He is Risen! He is Risen indeed!

image shows clipart of an empty tomb

With Easter Sunday quickly approaching, I thought it would be fun to share some interesting facts about this special holiday and its connection to the United Methodist Church. Here are five fun facts you may not know:

  1. Easter is a “holiday” which comes from the words “Holy Day.” The word “Easter” comes from the Old English word “ēastre,” which means “spring” or “dawn.” We rejoice on Easter because the darkness always gives way to the glorious light of dawn and, thanks to the perfect sacrifice of Jesus on the cross, death is not the end.
  2. One of the most well-known Easter symbols is the Easter egg. Plastic Easter eggs often contain candy, but empty Easter eggs remind us of the empty tomb.
  3. Holy Week begins on Palm Sunday and ends on Easter Sunday. During this time, there are special worship services and events to commemorate Jesus’ journey to the cross. Holy Thursday, Good Friday, and Holy Saturday are known as The Easter Triduum.
  4. In some United Methodist churches, the altar is draped in black on Good Friday as a sign of mourning for Jesus’ death.
  5. One of the most popular hymns of Easter, “Christ the Lord is Risen Today,” was written by Charles Wesley (1707-1788). Charles was a prolific hymn writer and the brother of John Wesley. The work of the Wesley brothers helped to spark a revival that eventually became the United Methodist Church.
  6. Throughout the history of Christianity, Easter used to be a more popular Holy Day than Christmas. The celebration of Christmas fell out of popularity in the Western world after it was almost entirely wiped out by the Puritans, who believed that it was celebrated with too much raucous partying.
  7. In the Gospel According to John, Mary Magdalene is the first person to witness the resurrection of Jesus and to share that Good News with the disciples. As such, a woman was one of the very first evangelists. In the United Methodist Church, we ordain women clergy. In 2011, 25 percent of United Methodist Clergy in the United States were women.
  8. In the United Methodist Church, Easter and Christmas are the two most important Holy Days of the year.  On Easter, we celebrate the resurrection of Jesus Christ and the hope of eternal life.
  9. Christmas is always on December 25th, but the date for Easter changes based on the lunar calendar. Easter is celebrated on the first Sunday after the first full moon following the spring equinox. This means that Easter can fall on any Sunday between March 22 and April 25 each year.
  10. Easter isn’t just one Sunday, it’s an entire season! There are 7 Sundays of Easter, starting with Easter Sunday (also known as Resurrection Sunday) and ending with Pentecost Sunday. The period of time between Easter Sunday and Pentecost Sunday is referred to as Eastertideor the Great Fifty Days.

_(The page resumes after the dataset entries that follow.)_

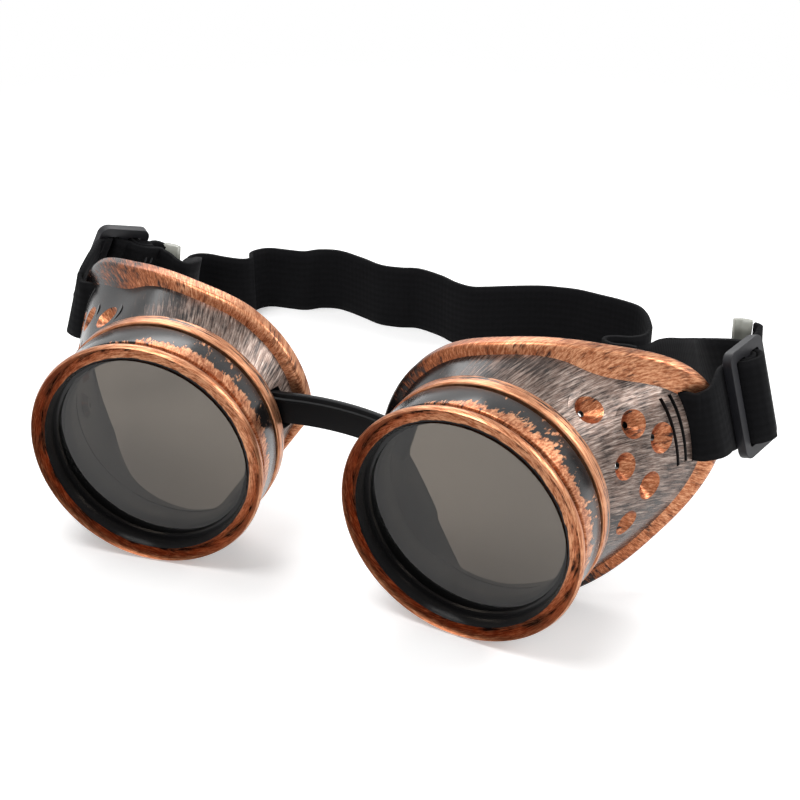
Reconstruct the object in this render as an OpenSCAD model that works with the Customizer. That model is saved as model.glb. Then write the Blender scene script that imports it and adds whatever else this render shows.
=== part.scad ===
// Steampunk goggles: two wide eye cups with screw-on lens rings, joined by a flexible
// nose bridge and an elastic head strap with a slider at each temple.
// Origin midway between the lens rings' centres, +X to the wearer's left,
// -Y the way the goggles look, +Z up. Millimetres.

/* [Lens rings] */
// Outer diameter of a screw ring
ring_d = 57; // [54:0.5:60]
// Thickness of the round bead at the front of a ring
bead_d = 3.8; // [3:0.1:4.5]
// Diameter of the ring's front opening
front_bore_d = 48.6; // [46:0.2:49.2]
// Distance from the bead's centre to the back end of the ring
ring_len = 11.7; // [11:0.1:13]
// Outer diameter of the ring's straight barrel
barrel_d = 55.1; // [54.7:0.1:55.6]
// Depth of the groove between bead and barrel
groove_depth = 0.65; // [0.3:0.05:0.9]
// Width of the lip that holds the lens in the ring
lens_lip = 1; // [0.6:0.1:1.4]
// Pitch of the screw thread
thread_pitch = 3; // [2.6:0.1:3.2]

/* [Lenses] */
// Diameter of a lens
lens_d = 50; // [49:0.1:50.4]
// Thickness of a lens
lens_t = 2.2; // [1.6:0.1:2.5]
// Distance from the bead's centre back to the lens
lens_depth = 3.4; // [3:0.1:3.8]
// Thickness of the rubber gasket's flange
gasket_t = 1; // [0.8:0.1:1.2]

/* [Eye cups] */
// Distance between the centres of the two rings
eye_distance = 76.2; // [74:0.2:82]
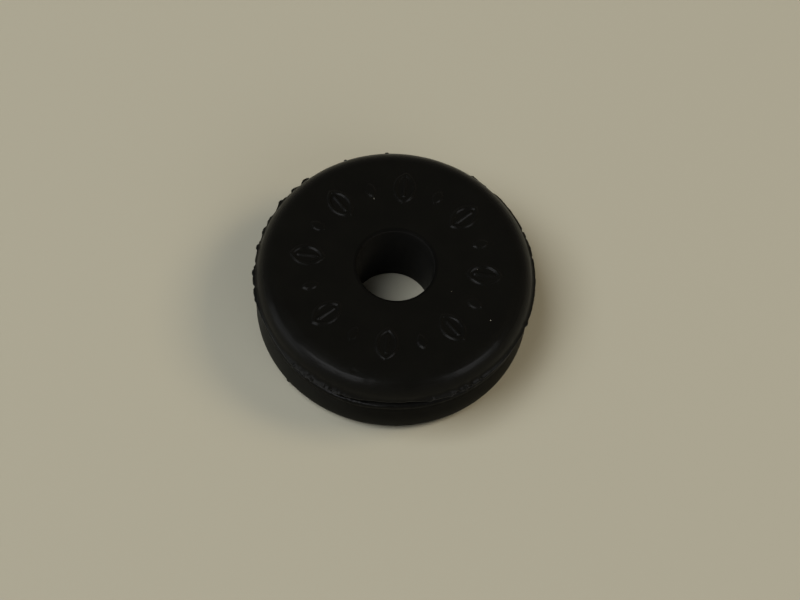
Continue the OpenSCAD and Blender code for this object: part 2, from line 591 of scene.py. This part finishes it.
def paint_sheen_on_wall(material, place, colour):
    """Paints the colour paler down one side of the wall and towards the foot: painted reflections of
    the light on that side and of the pale floor."""
    towards = add_node(
        material, "ShaderNodeVectorMath", {"operation": "DOT_PRODUCT"},
        {0: place, 1: outward_at(SHEEN_PAINTED_AZIMUTH)})
    side = add_node(
        material, "ShaderNodeMapRange", {"interpolation_type": "SMOOTHSTEP"},
        {"Value": towards.outputs["Value"], "From Min": SHEEN_PAINTED_FROM, "From Max": FLANGE_R,
         "To Min": 0, "To Max": 1})
    side_sheen = add_node(
        material, "ShaderNodeMix", {"data_type": "RGBA"},
        {"Factor": side.outputs["Result"], "A": colour, "B": srgb(SHEEN_PAINTED_COLOUR)})
    height = add_node(material, "ShaderNodeSeparateXYZ", {}, {"Vector": place})
    low = add_node(
        material, "ShaderNodeMapRange", {"interpolation_type": "SMOOTHSTEP"},
        {"Value": height.outputs["Z"], "From Min": FOOT_SHEEN_COLOUR_LOW_Z,
         "From Max": FOOT_SHEEN_COLOUR_HIGH_Z, "To Min": 1, "To Max": 0})
    pale = add_node(
        material, "ShaderNodeMix", {"data_type": "RGBA"},
        {"Factor": low.outputs["Result"], "A": side_sheen.outputs["Result"], "B": srgb(FOOT_SHEEN_COLOUR)})
    return pale.outputs["Result"]


def glossy_moulded_rubber():
    """The finish of the upper flange and of the lip's outer part, pressed in a smooth cavity: narrow
    soft highlights on black, which are wider within 2 mm of the parting line."""
    return black_rubber(
        "glossy_moulded_rubber", darkest="#0d0d0c", lightest="#11110f", specular_level=0.08,
        roughness=roughness_near_parting, dress=add_specks)


def dull_moulded_rubber():
    """The finish below the lip and on the bore's rims, pressed in coarser steel: black with almost
    no gloss, painted paler down one side and towards the foot as painted reflections."""
    return black_rubber(
        "dull_moulded_rubber", darkest="#0b0b0a", lightest="#0e0e0d", specular_level=0.011,
        roughness=0.4, dress=paint_sheen_on_wall)


def recess_rubber_painted_light():
    """Rubber painted a shade paler in the groove and the bore: painted light in these recesses."""
    return black_rubber(
        "recess_rubber_painted_light", darkest="#181817", lightest="#1c1c1b", specular_level=0.03,
        roughness=0.5)


def pale_matt_floor():
    """A matt pale beige floor that hardly reflects."""
    material = with_empty_nodes(bpy.data.materials.new("pale_matt_floor"))
    shader = add_node(
        material, "ShaderNodeBsdfPrincipled", {},
        {"Base Color": srgb("#afad9f"), "Roughness": 0.8, "Specular IOR Level": 0.1})
    add_node(material, "ShaderNodeOutputMaterial", {}, {"Surface": shader.outputs["BSDF"]})
    return material


# --- Camera, floor, lamps and room ------------------------------------------

def make_camera():
    """A long lens that looks down on the grommet, turned a little about its own line of sight."""
    back = Vector((0, -math.cos(CAMERA_ELEVATION), math.sin(CAMERA_ELEVATION)))
    up = Vector((0, math.sin(CAMERA_ELEVATION), math.cos(CAMERA_ELEVATION)))
    data = bpy.data.cameras.new("camera")
    data.lens = LENS_MM
    data.sensor_width = SENSOR_MM
    data.clip_start = 0.01
    data.clip_end = 20
    camera = bpy.data.objects.new("camera", data)
    camera.location = back * CAMERA_DISTANCE + Vector((CAMERA_ASIDE, 0, 0)) + up * CAMERA_UP
    level = (-back).to_track_quat("-Z", "Y").to_matrix()
    camera.rotation_euler = (level @ Matrix.Rotation(CAMERA_ROLL, 3, "Z")).to_euler()
    bpy.context.scene.collection.objects.link(camera)
    bpy.context.scene.camera = camera


def make_floor():
    """A wide plain floor under the foot."""
    bm = bmesh.new()
    bmesh.ops.create_grid(bm, x_segments=1, y_segments=1, size=FLOOR_HALF_W)
    mesh = bpy.data.meshes.new("floor")
    bm.to_mesh(mesh)
    bm.free()
    floor = bpy.data.objects.new("floor", mesh)
    bpy.context.scene.collection.objects.link(floor)
    mesh.materials.append(pale_matt_floor())


def add_lamp(name, azimuth, elevation, distance, size, radiance, colour, mirrored=False):
    """A soft box, of a width and a height in metres, that faces the origin from a direction in
    degrees. It lights matt surfaces, or it is only mirrored in glossy ones."""
    above = math.radians(elevation)
    outward = outward_at(azimuth) * math.cos(above) + Vector((0, 0, math.sin(above)))
    width, height = size
    data = bpy.data.lights.new(name, "AREA")
    data.shape = "RECTANGLE"
    data.size = width
    data.size_y = height
    data.energy = radiance * math.pi * width * height
    data.color = srgb(colour)[:3]
    lamp = bpy.data.objects.new(name, data)
    lamp.location = outward * distance
    lamp.rotation_euler = outward.to_track_quat("Z", "Y").to_euler()
    lamp.visible_diffuse = not mirrored
    lamp.visible_glossy = mirrored
    lamp.visible_camera = False
    bpy.context.scene.collection.objects.link(lamp)


def light_scene():
    """Three large panels light the scene. A window, its sill and two boxes are mirrored in the
    gloss."""
    add_lamp(
        "panel_left", azimuth=197, elevation=62, distance=1.5, size=(0.92, 0.92),
        radiance=6.1, colour="#fbfcfb")
    add_lamp(
        "panel_right", azimuth=12, elevation=47, distance=1.8, size=(0.66, 0.66),
        radiance=8.0, colour="#ffe9c4")
    add_lamp(
        "panel_front", azimuth=-50, elevation=38, distance=2.1, size=(1.3, 1.3),
        radiance=1.2, colour="#fffdf8")
    add_lamp(
        "window_left", azimuth=-163, elevation=11, distance=0.8, size=(0.50, 0.52),
        radiance=1.4, colour="#f6faff", mirrored=True)
    add_lamp(
        "window_sill_left", azimuth=-156, elevation=2, distance=0.79, size=(0.50, 0.10),
        radiance=1.5, colour="#f6faff", mirrored=True)
    add_lamp(
        "box_front_left", azimuth=-125, elevation=38, distance=0.6, size=(0.40, 0.30),
        radiance=3.8, colour="#fbfcff", mirrored=True)
    add_lamp(
        "box_front_right", azimuth=-28, elevation=29, distance=0.6, size=(0.31, 0.27),
        radiance=2.9, colour="#fbfcff", mirrored=True)


def make_room():
    """A dim warm room round the scene, darker overhead."""
    world = with_empty_nodes(bpy.data.worlds.new("room"))
    bpy.context.scene.world = world
    direction = add_node(world, "ShaderNodeTexCoord").outputs["Generated"]
    height = add_node(world, "ShaderNodeSeparateXYZ", {}, {"Vector": direction})
    strength = add_node(
        world, "ShaderNodeMapRange", {"interpolation_type": "SMOOTHSTEP"},
        {"Value": height.outputs["Z"], "From Min": 0.0, "From Max": ROOM_DIM_FROM,
         "To Min": ROOM_AT_HORIZON, "To Max": ROOM_OVERHEAD})
    background = add_node(
        world, "ShaderNodeBackground", {},
        {"Color": srgb("#fff4e2"), "Strength": strength.outputs["Result"]})
    add_node(world, "ShaderNodeOutputWorld", {}, {"Surface": background.outputs["Background"]})


make_camera()
make_moulding()
make_floor()
light_scene()
make_room()
bpy.context.scene.view_settings.view_transform = "Standard"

Easter is a time of joy and celebration for Christians around the world, including United Methodists, as we gather together to worship, share in fellowship, and remember the love and sacrifice of Jesus Christ. We hope these fun facts have given you a deeper appreciation for the significance of Easter and its connection to the United Methodist Church. I encourage you to celebrate this wonderful Holy Day in Christian community by attending a worship service near you. Or, if you find yourself in Central Pennsylvania, we would love to welcome you at one of the two churches I serve! Happy Easter!

About the Author: Rev. Rebecca L. Holland (M.Div.) is visually impaired, Filipino clergywoman ordained as an elder in the United Methodist Church. She is the pastor of two congregations in Central Pennsylvania. Her work focuses on the intersection between faith and disability theology. She is the author of Through My Good Eye: A Memoir in Verse, The United Methodist Church and Disability, and Hope for the Broken: Using Writing to Find God’s Grace. She is currently working on project that focuses on interpreting Disability Theology from a Wesleyan perspective. To stay up to date with her work, please subscribe to this blog by typing your email address into he box labeld “subscribe.”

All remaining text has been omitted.